OIDs in modern PostgreSQL

OIDs as normal columns are still used in the catalogs as surrogate keys where such keys are needed. In PostgreSQL 12, 39 tables have a field named oid and 278 columns are of oid type (versus 39 and 274 in version 11)

postgres=# SELECT
 count(*) filter (where attname = 'oid') as "OID as name",
 count(*) filter (where atttypid = 'oid'::regtype) as "OID as type"
FROM pg_attribute JOIN pg_class ON (attrelid=oid) WHERE relkind='r';

 OID as name | OID as type 
-------------+-------------
          39 |         278

Also, OIDs are essential in managing large objects, that store binary contents with transparent segmentation, since the API exposes this object exclusively through their OIDs. The only user-visible change in v12 should be that pg_largeobject_metadata.oid is now directly visible, but a user doesn’t even need to query this table when using the API.

OIDs below 16384 are still reserved for the base system, in v12 as before.

The generator of values for OIDs is a counter at the cluster level, so that the values are sequentially distributed as if they came from a sequence shared by all databases.

That gives, for instance:

postgres=# create database db1;
CREATE DATABASE

postgres=# \lo_import .bashrc
lo_import 16404

postgres=# \c db1
You are now connected to database "db1" as user "daniel".

db1=# \lo_import .bashrc
lo_import 16405

This behavior with no duplicate of OIDs across databases, despite the fact that large objects in different databases are independant from each other, looks like a remnant from the time where each OID was “unique throughout the installation” as quoted above, in the 6.4 documentation.

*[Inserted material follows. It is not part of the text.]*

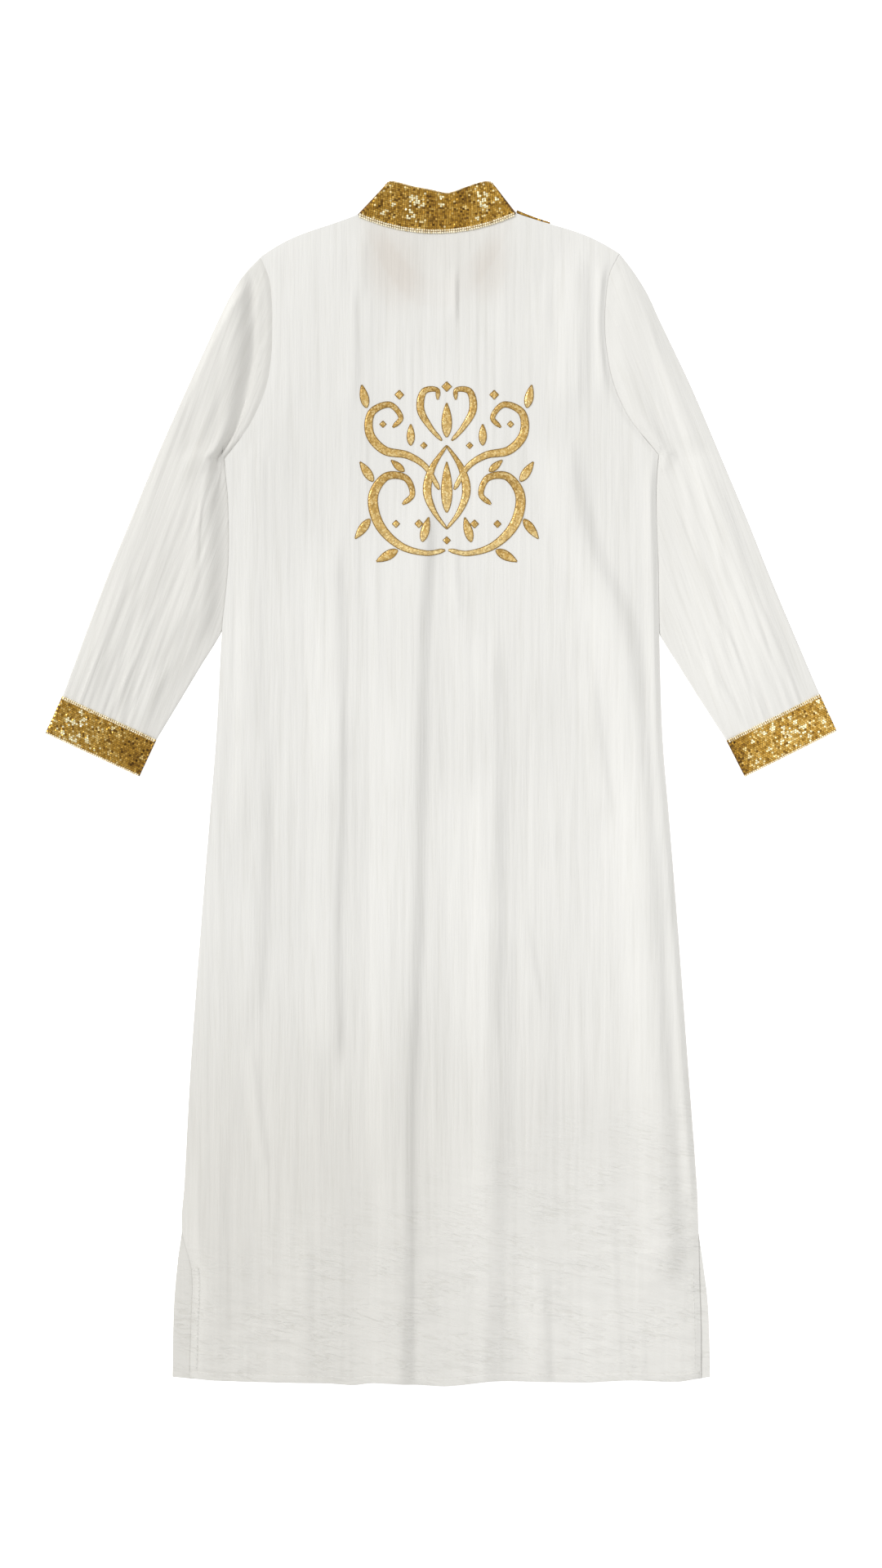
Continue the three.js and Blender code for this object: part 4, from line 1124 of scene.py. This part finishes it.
def quadPlan(seamEdge, freeEdge, inset):
    # staggered sequin places on a band between two edges, both as functions of 0..1
    fine = np.linspace(0, 1, 60)
    seamRun, freeRun = seamEdge(fine), freeEdge(fine)
    depth = np.linalg.norm(freeRun - seamRun, axis=1).mean()
    rows = max(2, int((depth - 2 * inset) / sequins["row"]))
    places = []
    for row in range(rows + 1):
        share = (inset + (depth - 2 * inset) * row / rows) / depth
        line = mix(seamRun, freeRun, share)
        first, last = inset + (row % 2) * sequins["pitch"] / 2, lengthAlong(line)[-1] - inset * 0.8
        marks = np.arange(first, last, sequins["pitch"])
        marks = marks + rng.uniform(-sequins["jitter"], sequins["jitter"], len(marks))
        places.append(pointsAlong(line, marks))
    return np.concatenate(places)


def collarSeamLine(t):
    return collarEdge(mix(-collar["end"], collar["end"], t), False)[0]


def collarTopLine(t):
    return collarEdge(mix(-collar["end"], collar["end"], t), False)[1]


collarPlan = quadPlan(collarSeamLine, collarTopLine, 1.2)
collarSequins = sewSequins(
    "collarSequins", collarPlan, 2 * collar["outer"], collarLights, collarShadeBands, (0, -0.06), 0.06,
)


def stringBeads(name, lines, radius, pitch, shade):
    # rows of seed beads along plan lines, each with its own level
    form, faces = beadForm()
    centres = []
    for line, level in lines:
        run = lengthAlong(line)
        marks = np.arange(pitch / 2, run[-1], pitch)
        heights = np.interp(marks, run, np.broadcast_to(level, len(line)))
        centres.append(np.column_stack([pointsAlong(line, marks), heights]))
    centres = np.concatenate(centres)
    jitter = rng.uniform(-0.12, 0.12, centres.shape)
    size = radius * rng.uniform(0.88, 1.1, (len(centres), 1)) * np.ones((1, 3))
    axes = np.tile(np.eye(3), (len(centres), 1, 1))
    placed, copied = scatter(form, faces, centres + jitter, axes, size)
    flake = np.repeat(np.clip(shade + 0.22 * rng.standard_normal(len(centres)), 0, 1), len(form))
    return addPiece(name, placed, copied, bead, {"flake": flake}, sharp=60)


fineShare = np.linspace(0, 1, 80)
seamLine = collarSeamLine(fineShare)
topLine = collarTopLine(fineShare)
beadLevel = 2 * collar["outer"] + 0.3
collarBeads = stringBeads(
    "collarBeads",
    [(seamLine - [0, 1.2], beadLevel), (seamLine + [0, 1.5], beadLevel + 0.2)], 1.45, 2.8, 0.95,
)
topBeads = stringBeads("collarTopBeads", [(topLine - [0, 0.7], beadLevel)], 1.0, 2.1, 0.4)
print("collar sewn")

# cuffs

# each cuff: its gold lifts its sequins towards their painted flash, and its shade is a strip of painted shade
# across them, x and half width
cuffs = [
    {"name": "leftCuff", "node": "cuff_left", "lights": leftCuffLights, "shade": (-372, 26), "gold": 0.14,
     "seamOuter": (-463.2, 107.6), "seamInner": (-348.2, 54), "freeOuter": (-484, 62.2),
     "freeInner": (-369, 9.4)},
    {"name": "rightCuff", "node": "cuff_right", "lights": rightCuffLights, "shade": (362, 13), "gold": 0.135,
     "seamOuter": (463.2, 110), "seamInner": (349.2, 53), "freeOuter": (484, 65),
     "freeInner": (371.6, 9)},
]
cuffSize = {"wall": 1.2, "top": 4.4, "middle": 2.1, "puff": 1.3, "fold": 3.4, "stations": 26, "rings": 10}


def buildCuff(entry):
    seamOuter, seamInner, freeOuter, freeInner = (
        np.array(entry[key], float) for key in ("seamOuter", "seamInner", "freeOuter", "freeInner"))
    share = np.linspace(0, 1, cuffSize["rings"])[:, None]
    outer, inner = mix(seamOuter, freeOuter, share), mix(seamInner, freeInner, share)
    width = np.linalg.norm(seamInner - seamOuter)
    fold = cuffSize["fold"]
    near = np.array([0, 0.25, 0.9, 2.0, fold]) / width
    t = np.concatenate([near, np.linspace(0.06, 0.94, cuffSize["stations"]), 1 - near[::-1]])
    plan = mix(outer[:, None], inner[:, None], t[None, :, None])
    reach = np.clip(np.minimum(t, 1 - t) * width / fold, 0, 1)
    rounded = np.sqrt(1 - (1 - reach) ** 2)[None]
    top = cuffSize["top"] + cuffSize["puff"] * np.sin(np.pi * t)[None] + 0 * share
    middle, wall = cuffSize["middle"], cuffSize["wall"]
    across = unit(inner - outer)[:, None]
    inset = (wall * np.clip(1 - reach, 0, 1) * np.sign(0.5 - t))[None, :, None]

    def ring(planAt, topAt, lowAt):
        upper = np.concatenate([planAt, mix(middle, topAt, rounded)[..., None]], -1)
        under = np.concatenate([planAt, (mix(middle, lowAt, rounded) + 0 * share)[..., None]], -1)
        return np.concatenate([upper, under[:, -2:0:-1]], 1)
    points, faces = tubeMesh(ring(plan, top, 0), ring(plan + across * inset, top - wall, wall))
    band = addPiece(entry["name"] + "Band", points, faces, ground, node=entry["node"])

    def seamEdge(at):
        return mix(seamOuter, seamInner, at[:, None])

    def freeEdge(at):
        return mix(freeOuter, freeInner, at[:, None])
    places = quadPlan(seamEdge, freeEdge, 1.3)
    # the sequins follow the band's crown and turn down at its folded ends
    way = (seamInner - seamOuter) / width
    place = (places - seamOuter) @ way / width
    level = cuffSize["top"] + cuffSize["puff"] * np.sin(np.pi * np.clip(place, 0, 1))
    edgeDrop = np.clip(1 - np.minimum(place, 1 - place) * width / 3.0, 0, 1)
    level = level - 1.6 * edgeDrop ** 2
    slope = -cuffSize["puff"] * np.pi / width * np.cos(np.pi * place) + np.sign(place - 0.5) * edgeDrop * 0.8
    slopes = (slope * way[0], slope * way[1])
    name = entry["name"]
    laid = sewSequins(
        name + "Sequins", places, level, entry["lights"], [entry["shade"]], slopes, entry["gold"],
    )
    line = np.linspace(0.01, 0.99, 70)
    rise = cuffSize["top"] + cuffSize["puff"] * np.sin(np.pi * line) + 0.4
    away = unit(freeOuter - seamOuter)
    beads = stringBeads(name + "Beads", [
        (seamEdge(line) + away * 0.6, rise), (seamEdge(line) + away * 2.7, rise + 0.2),
        (freeEdge(line) - away * 0.9, rise),
    ], 1.4, 2.7, 0.85)
    # darker beads close the outer end
    outerLine = mix(seamOuter, freeOuter, np.linspace(0.03, 0.97, 20)[:, None]) + way * 0.4
    endBeads = stringBeads(name + "EndBeads", [(outerLine, 3.0)], 1.0, 2.1, 0.12)
    return [band, laid, beads, endBeads]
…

This global unicity constraint has disappeared a long time ago, but the generator has kept this anti-collision behavior, such that collisions may only start to happen after a cycle of more than 4 billion values within the cluster (the OID counter being an unsigned 32-bit integer that goes back at 16384 when it reaches 2^32).

If you’re curious about the internals, go read the comments along the GetNewOidWithIndex() function to see how the code enforces unicity post-cycling, as well as the pg_nextoid SQL function that is intentionally not mentioned in the documentation.